The shift marks more than a change in sales rankings. It signals a structural transformation in the global EV race, where China’s manufacturing depth and cost efficiency are increasingly dictating outcomes.

Sales momentum tilts decisively toward BYD

Recent figures underline the scale of BYD’s advance. The Chinese automaker recorded a near 28 percent year to date sales increase in December, capping a year of strong momentum. In 2024, BYD sold roughly 1.7 million battery electric vehicles, followed by an estimated 2.25 million BEVs in 2025.

When plug in hybrids are included, BYD’s total vehicle deliveries reached approximately 4.6 million units in 2025, placing it firmly ahead of most global competitors. This scale advantage has allowed the company to lower costs, expand model ranges, and respond quickly to shifting consumer demand.

By contrast, Tesla’s trajectory has flattened. According to December estimates, Tesla sold around 480,000 Model 3 and Model Y vehicles in the third quarter, followed by about 400,000 in the fourth quarter. Total vehicle sales are projected to reach roughly 1.6 million units in 2026, down from about 1.79 million in 2024.

Price and product strategy reshape Europe

One of BYD’s most significant gains has been in Europe, where price sensitivity remains high amid slowing economic growth and tighter household budgets. BYD has leveraged its vertically integrated supply chain to offer competitively priced models that undercut Tesla and many European brands.

Lower entry prices, combined with increasingly refined vehicle design and battery technology, have helped BYD appeal to first time EV buyers as well as fleet operators. In markets where government incentives are being reduced or phased out, affordability has become a decisive factor.

Tesla, long positioned as a premium technology brand, has struggled to adjust pricing without compressing margins. While discounts and incentives have been introduced, they have not fully offset intensifying competition from Chinese manufacturers.

Scale and integration drive China’s advantage

BYD’s rise reflects broader structural strengths within China’s EV ecosystem. The company benefits from in house battery production, control over key components, and close alignment with domestic supply chains.
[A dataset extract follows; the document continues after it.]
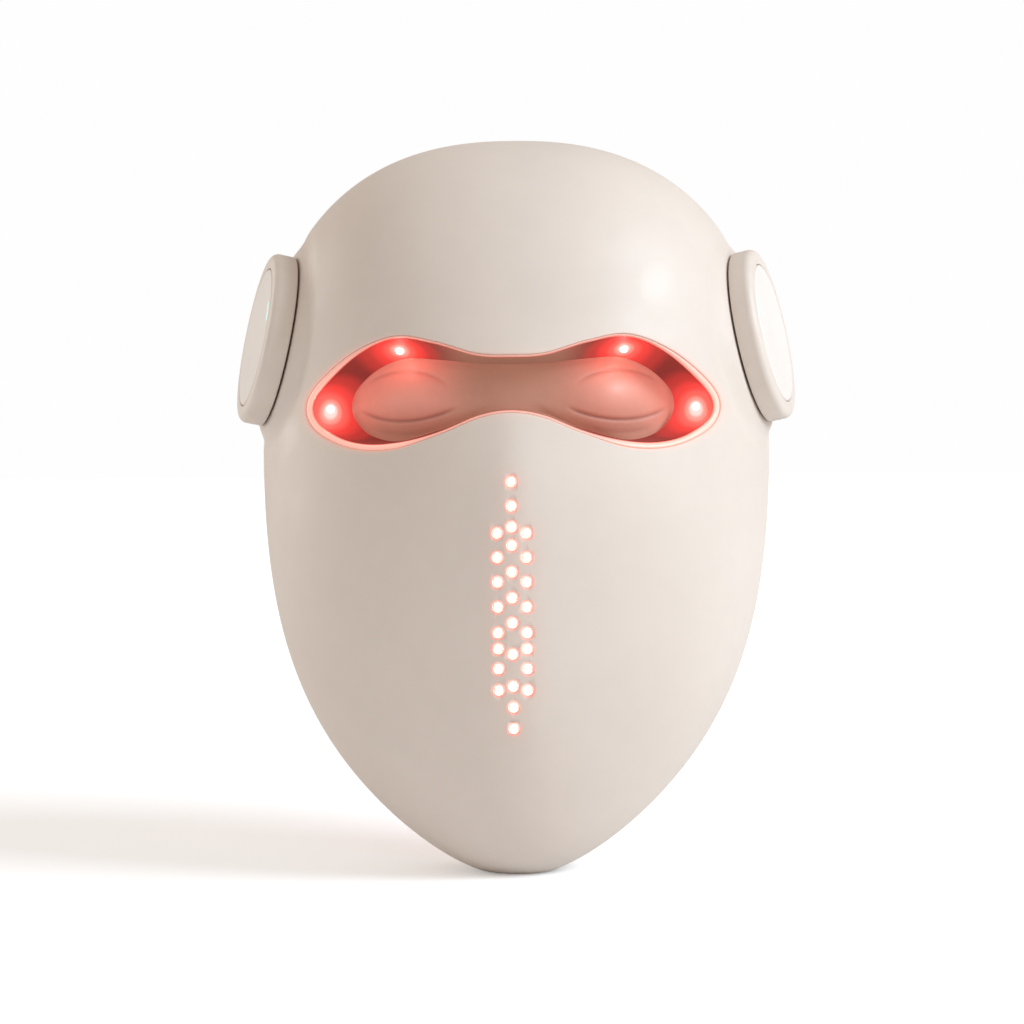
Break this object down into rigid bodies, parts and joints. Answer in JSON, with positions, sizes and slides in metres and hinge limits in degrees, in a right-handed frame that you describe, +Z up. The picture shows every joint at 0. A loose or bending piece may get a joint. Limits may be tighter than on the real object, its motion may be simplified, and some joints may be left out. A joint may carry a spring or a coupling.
{
  "type": "led face mask",
  "caption": "Rigid wrap-around light therapy face mask with a goggle-shaped lit opening, nose lights and two swivelling temple pods with push-button covers.",
  "frame": {"origin": "bottom centre of the bounding box, on the surface the chin stands on", "axes": "+Z up, the front of the mask looks along -Y, +X is the viewer's right"},
  "size_m": [0.1816, 0.1169, 0.225],
  "materials": {
    "oat_plastic": "fine matt moulded, soft touch",
    "cover_plastic": "fine matt moulded",
    "glow_silicone": "translucent, lit from behind",
    "red_lit_plastic": "satin, lit red",
    "lit_lens": "clear domed lens, lit",
    "shield_silicone": "soft matt silicone",
    "frosted_plastic": "frosted translucent",
    "white_board": "solder-masked board",
    "pad_silicone": "soft matt silicone",
    "grey_rubber": "matt rubber",
    "steel": "plain",
    "green_board": "solder-masked board",
    "foil": "foil pouch",
    "teal_light": "lit light pipe",
    "gold": "plated"
  },
  "bodies": {
    "mask": {"outer_shell": "oat_plastic", "eye_rim": "glow_silicone", "eye_bezel": "red_lit_plastic", "eye_led_upper_left": "lit_lens", "eye_led_outer_left": "lit_lens", "eye_led_upper_right": "lit_lens", "eye_led_outer_right": "lit_lens", "eye_shield": "shield_silicone", "face_panel": "frosted_plastic", "nose_lens_strip": "glow_silicone", "nose_led_board": "white_board", "forehead_led_board": "white_board", "left_cheek_led_board": "white_board", "right_cheek_led_board": "white_board", "chin_led_board": "white_board", "left_ribbon_cable": "grey_rubber", "right_ribbon_cable": "grey_rubber", "forehead_pad": "pad_silicone", "nose_pad": "pad_silicone", "left_cheek_pad": "pad_silicone", "right_cheek_pad": "pad_silicone", "chin_pad": "pad_silicone", "edge_seal": "grey_rubber", "panel_screw_1": "steel", "panel_screw_2": "steel", "panel_screw_3": "steel", "panel_screw_4": "steel", "panel_screw_5": "steel", "panel_screw_6": "steel", "left_pivot_washer": "steel", "right_pivot_washer": "steel"},
    "left_pod": {"left_pod_housing": "oat_plastic", "left_pod_base": "oat_plastic", "left_pivot_clip": "steel", "left_pod_board": "green_board", "left_battery": "foil", "left_button_switch": "green_board"},
    "right_pod": {"right_pod_housing": "oat_plastic", "right_pod_base": "oat_plastic", "right_pivot_clip": "steel", "right_pod_board": "green_board", "right_battery": "foil", "right_button_switch": "green_board", "charge_contact_front": "gold", "charge_contact_rear": "gold"},
    "left_button": {"left_button_cover": "cover_plastic", "left_indicator": "teal_light"},
    "right_button": {"right_button_cover": "cover_plastic", "right_indicator": "teal_light"}
  },
  "joints": [
    {"name": "left_pod_swivel", "type": "hinge", "parent": "mask", "child": "left_pod", "pos_m": [-0.0735, 0.0107, 0.163], "axis": [-0.9462, -0.2535, 0.2011], "range_deg": [-15, 15]},
    {"name": "right_pod_swivel", "type": "hinge", "parent": "mask", "child": "right_pod", "pos_m": [0.0735, 0.0107, 0.163], "axis": [0.9462, -0.2535, 0.2011], "range_deg": [-15, 15]},
    {"name": "left_button_press", "type": "slide", "parent": "left_pod", "child": "left_button", "axis": [0.9462, 0.2535, -0.2011], "range_m": [0, 0.0008], "stiffness_N_per_m": 1500, "springref_m": -0.0004},
    {"name": "right_button_press", "type": "slide", "parent": "right_pod", "child": "right_button", "axis": [-0.9462, 0.2535, -0.2011], "range_m": [0, 0.0008], "stiffness_N_per_m": 1500, "springref_m": -0.0004}
  ]
}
This integration reduces exposure to price volatility and allows faster innovation cycles.

Tesla, despite its technological leadership and brand recognition, remains more exposed to global supply chain pressures. As Chinese manufacturers scale faster and innovate at lower cost, the competitive gap has narrowed in areas once dominated by US and European firms.

This dynamic is increasingly visible not only in sales volumes, but also in pricing power and regional market penetration.

Market implications for global automakers

The reversal in momentum between BYD and Tesla has implications far beyond the two companies. Traditional automakers now face a market where Chinese EV producers set benchmarks for cost efficiency and volume.

European manufacturers, already navigating the transition away from internal combustion engines, must contend with rivals that operate on thinner margins and faster product cycles. In the United States, policy debates over tariffs and subsidies reflect growing concern about China’s expanding automotive influence.

Investors are also recalibrating expectations. Growth narratives once centred on Tesla are increasingly shared across a broader group of Chinese manufacturers, reshaping how capital is allocated within the EV sector.

A turning point in the EV race

BYD overtaking Tesla represents a symbolic and practical turning point. The EV race is no longer defined by early innovation alone, but by scale, affordability, and execution. China’s automakers have moved from followers to leaders, challenging long held assumptions about who will dominate the future of electric mobility.

For Tesla, the challenge now is strategic adaptation rather than technological reinvention. For the global industry, the message is clear. The centre of gravity in electric vehicles is shifting, and markets are adjusting accordingly.